The Law on Nature Restoration originates from an extensive consultative phase between the European Commission and various stakeholders, following the publication of the European Biodiversity Strategy 2030 in 2021. The preceding strategy had achieved modest results: a staggering 81% of European habitats were in decline, and only 27% of animal and plant species had a satisfactory conservation status. Presently, European nature is governed by two pivotal legislative instruments: the Habitats Directive and the Birds Directive, safeguarding over 460 species of wild birds, 1,389 animal and plant species, and 233 types of habitats considered of community importance.


The Law on Nature Restoration operates within the framework of these two directives but goes beyond by imposing the obligation to restore what has been compromised. This law garnered approval with 336 votes in favor, 300 against, and 13 abstentions, marking it as the inaugural law concerning nature proposed and ratified by the European continent.


This legislation regarding the restoration of natural environments forms an integral component of the “Nature Package,” adopted on June 22, 2022. This package endeavors to establish legally binding objectives for EU member states, with the ambitious aim of restoring a minimum of 20% of the EU’s terrestrial and marine areas by 2030. This initiative also extends to the restoration of 15% of rivers in their entirety and the creation of high-biodiversity landscape features on at least 10% of agricultural land.


This ambitious project encompasses not only protected areas but also encompasses all ecosystems, including agricultural lands and urban areas.


The European legislation on habitat restoration signifies a pivotal starting point for one of the three pillars of the European Sustainability Plan, known as the “European Green Deal.” This plan aspires to reshape the entirety of the European economy through the transition to sustainable energy sources, biodiversity preservation, and the promotion of a circular economy.


The significance of this legislative proposal lies in its ambition to address the global challenges of climate change and biodiversity loss. According to the assessment by the European Environment Agency, nature in Europe is undergoing a critical decline, with numerous species and habitats in precarious conditions. This law seeks to reverse this trend through legally binding objectives, including the restoration of diverse habitats and the enhancement of conditions for wildlife.
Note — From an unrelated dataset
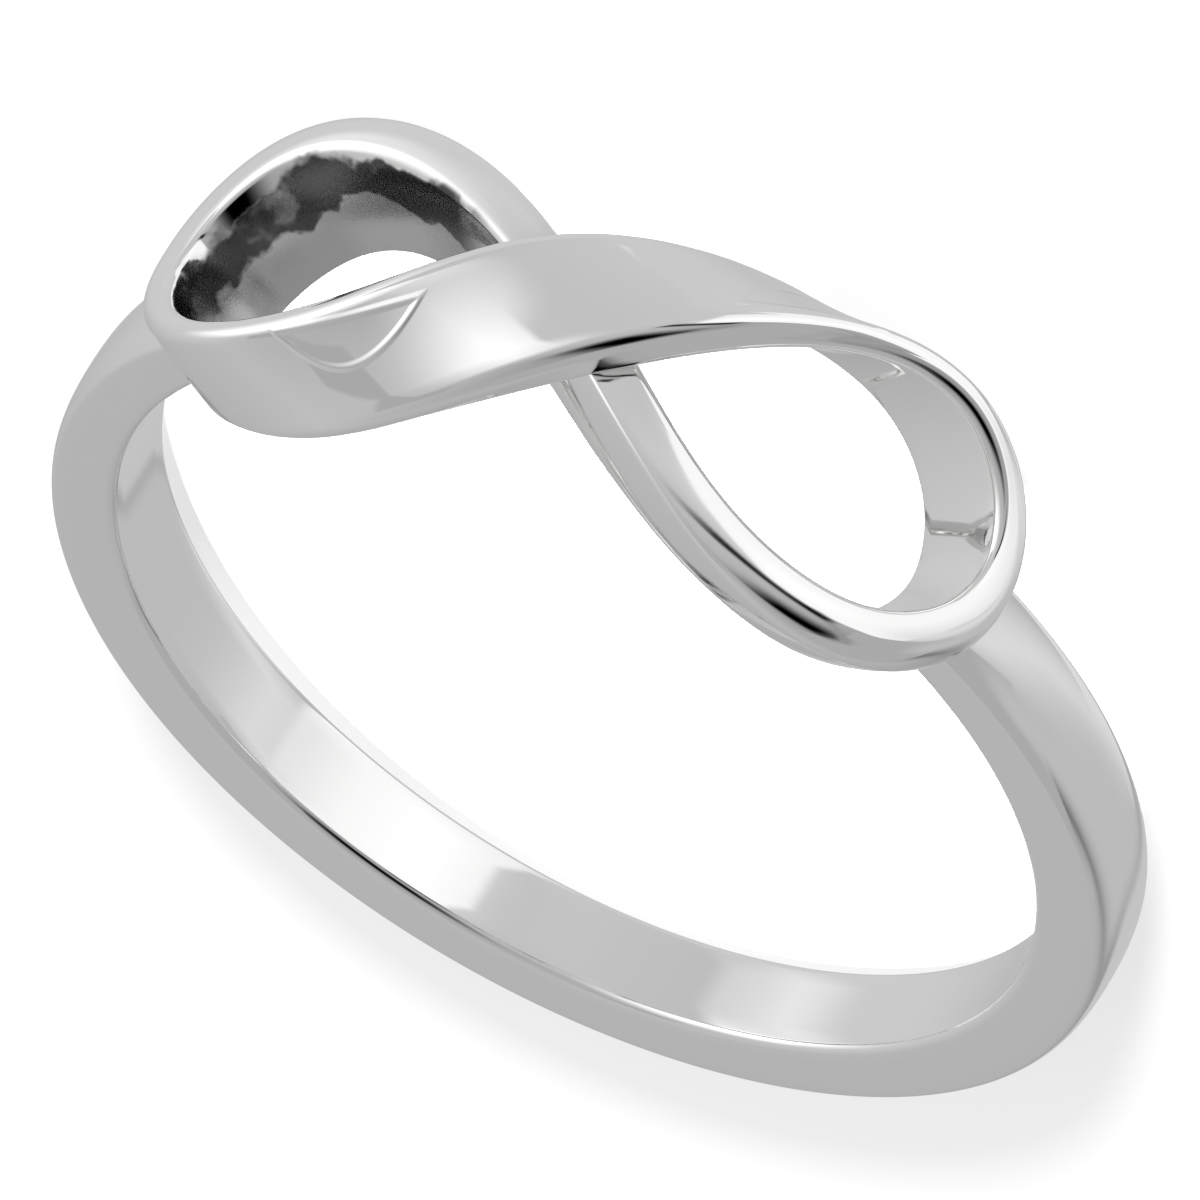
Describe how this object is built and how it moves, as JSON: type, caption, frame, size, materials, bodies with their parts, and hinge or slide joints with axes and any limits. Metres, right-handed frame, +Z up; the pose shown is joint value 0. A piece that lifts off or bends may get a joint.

Furthermore, the legislation establishes specific goals for the restoration of habitats and species, such as the improvement and restoration of diverse habitats, the reversal of the decline in pollinator insect populations by 2030, and the restoration of marine and river ecosystems. It also includes plans to remove barriers obstructing watercourse connectivity, with the aim of restoring at least 25,000 km of free-flowing rivers by 2030.


In conclusion, the legislation concerning the restoration of natural environments constitutes a significant stride towards environmental safeguarding and climate change mitigation. Its ambitious objective of reviving deteriorated ecosystems in Europe represents a fundamental commitment to ensuring a sustainable future for the continent and forthcoming generations. Collaboration among member states and active participation from civil society will be indispensable for the success of this momentous initiative.


The  legislation includes the following specific objectives:


  1. Pollinator Insects: Reverse the decline of pollinator insect populations by 2030 and achieve an increasing trend in pollinator insect populations, with a methodology for regular monitoring of pollinators.


  1. Forest Ecosystems: Achieve an increasing trend in the presence of standing and fallen deadwood, forests of various ages, forest connectivity, the abundance of common forest birds, and the accumulation of organic carbon.


  1. Urban Ecosystems: Strike a balance between the net loss of urban green spaces by 2030 and an increase in the total area covered by urban green spaces by 2040 and 2050.


  1. Agricultural Ecosystems: Increase populations of grassland butterflies and farmland birds, organic carbon reserves in cultivated mineral soils, and the proportion of agricultural lands with high-diversity landscape features; restore drained peatlands for agricultural use.


  1. Marine Ecosystems: Restore marine habitats such as seagrass meadows or sedimentary seabeds that provide significant benefits, including climate change mitigation, and restore habitats of iconic marine species such as dolphins and porpoises, sharks, and seabirds.


  1. River Connectivity: Identify and remove barriers that impede the connectivity of surface waters so that at least 25,000 km of rivers are restored to a free-flowing state by 2030.